Hannah Gadsby’s art history lesson

Meanwhile, in her acclaimed Netflix special, Nanette, comedian Hannah Gadsby draws on her degree in art history to deconstruct the ‘tortured genius’ narrative around prolific artists like Picasso and Van Gogh. The set is both hilarious and poignant, but it’s especially relevant in the #MeToo era, as people grapple with their feelings about icons who have done terrible things.

The art heist in “Oceans 8”

On the big screen, art took a central role in Oceans 8, which was filmed in New York’s Metropolitan Museum of Art and spotlights works from Modigliani, Van Gogh, Cézanne, and more. The film’s heist plot revolves around the theft of another historic artwork: A necklace modeled on a real Cartier piece crafted in 1931 by Jacques Cartier in Paris, for India’s Maharaja of Nawanagar.

The “Toussiant Necklace” in Oceans 8, on the neck of Daphne Klugler, played by Anne Hathaway.
The “Toussiant Necklace” in Oceans 8, on the neck of Daphne Klugler, played by Anne Hathaway.

Art on the runway

Fashion is very into art right now too. At London fashion week, designer Roksanda Ilinčić debuted a collection inspired by Rothko paintings from the Royal Academy’s exhibition on abstract expressionism. And Gucci—a fashion house that has drawn on art history for campaigns in the past—just launched a new Instagram that looks more like a museum-grade art page than a beauty account. With images going back centuries from around the world, sourced from museums and private collections, the feed becomes a compelling exploration of the global history of beauty.

Art in space

And last but not least, in a quick getaway for a group of artists but a giant leap for their industry, art is going to space. SpaceX CEO Elon Musk announced this week that the Japanese billionaire Yusaku Maezawa would be heading to the moon on a SpaceX rocket for a week-long trip, and he plans to invite eight artists to join him in a project he has dubbed “Dear Moon.”

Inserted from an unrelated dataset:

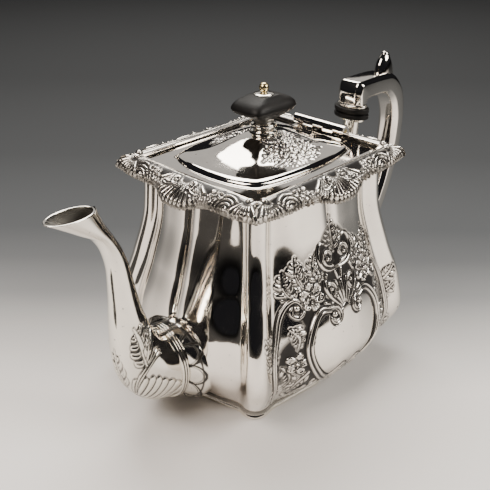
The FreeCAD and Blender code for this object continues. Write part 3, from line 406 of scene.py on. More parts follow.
def side_relief():
    """Scrolls, flowers and shells round the plain cartouche of a long wall."""
    relief = Relief((-58, 4), (58, 108))
    # darkened ground, from the foot to the apex
    relief.matting((0, 34), (46, 27))
    relief.matting((0, 62), (30, 22))
    relief.matting((0, 84), (11, 14))
    # small leaves behind
    relief.leaf([(-24, 72), (-27, 79), (-26.5, 89)], 4.6, 0.9, 4)
    relief.leaf([(-15, 74), (-17, 81), (-14, 88)], 3.8, 0.85, 4)
    relief.leaf([(-30, 68), (-34, 74), (-33.5, 83)], 4.2, 0.85, 4)
    relief.leaf([(-44, 47), (-49, 50), (-53.5, 57)], 4.0, 0.8, 4)
    relief.leaf([(-44, 42), (-49, 41), (-54, 45)], 3.6, 0.75, 4)
    relief.leaf([(-42, 24), (-47, 21), (-51, 15)], 3.8, 0.75, 4)
    relief.leaf([(-20, 12), (-30, 9), (-40, 9.5)], 3.8, 0.8, 4)
    relief.leaf([(-36, 55), (-33, 50), (-35, 44)], 3.6, 0.85, 4)
    relief.leaf([(-30, 30), (-36, 25), (-37, 17)], 4.0, 0.85, 4)
    relief.leaf([(-43, 36), (-40, 30), (-42, 24)], 3.2, 0.85, 4)
    # outer S-scroll with its volute
    relief.spiral((-31.5, 63.2), 80, -1.05, 5.2, 1.5, [1.0, 1.5, 1.5, 1.1, 0.9], 1.25,
                  lead=[(-44.5, 12), (-47.3, 24), (-46.8, 40), (-42.6, 55), (-37, 65)])
    relief.spiral((-24.5, 20.5), 200, 1.1, 5.0, 1.3, [0.8, 1.2, 1.1, 0.9], 1.1,
                  lead=[(-40, 17), (-35, 13.5)])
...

“What if Basquiat had gone to space?” Maezawa muses on the project’s website, “What wonderful masterpiece would he have created?”

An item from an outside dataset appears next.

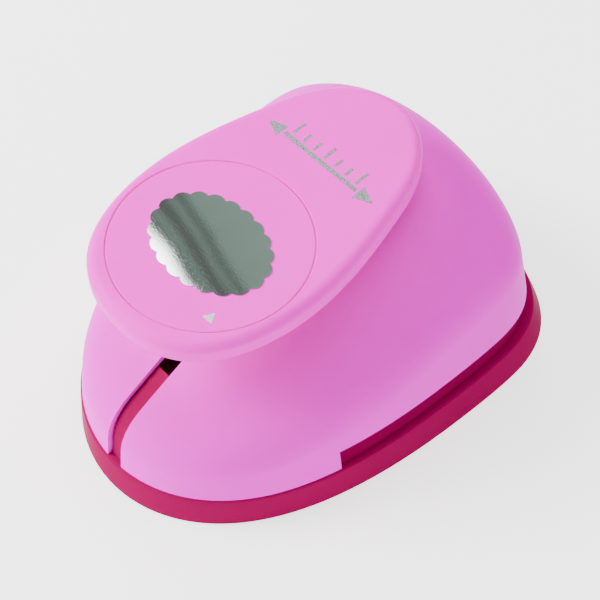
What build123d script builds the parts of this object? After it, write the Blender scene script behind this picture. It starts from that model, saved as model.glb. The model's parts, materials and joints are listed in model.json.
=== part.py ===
from build123d import *
from math import cos, hypot, pi, sin, sqrt, tan, radians
import os

# Lever paper shape punch, millimetres.  +X is the user's right, +Y runs from the pressed nose to the
# paper mouth at the back, +Z is up.  The origin is on the table under the middle of the base.

# ---- driving dimensions ----
LENGTH = 147.0            # base, nose to back
WIDTH = 110.0             # base, at its widest
HEIGHT = 78.0             # table to lever top
CUT_LONG = 76.0           # cut-out, along X
CUT_SHORT = 56.0          # cut-out, along Y
SCALLOPS = 20
LOBE_SHARE = 0.028        # a lobe's height over the long axis
SCALLOP_STEPS = 720       # steps for measuring round the oval
DIE_Y = 4.0               # middle of the cut-out
PIVOT_Y, PIVOT_Z = 40.0, 54.0

# heights of the stack
RIM_Z = 11.8              # top of the base rim, where the housing's nose stands
DIE_BOTTOM_Z, DIE_TOP_Z = 14.0, 17.0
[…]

Of course, art doesn’t really need Beyoncé’s blessing or a trip to space to be cool. Artists have always been seen as cool, from Jean-Michel Basquiat to Frida Kahlo to (probably) Leonardo da Vinci. Still, a shoutout from pop culture comes at a fortuitous time for the art market, which only this year fully recovered from the plunge it took following the 2008 financial crisis. And hey, maybe that art history degree will come in handy, after all.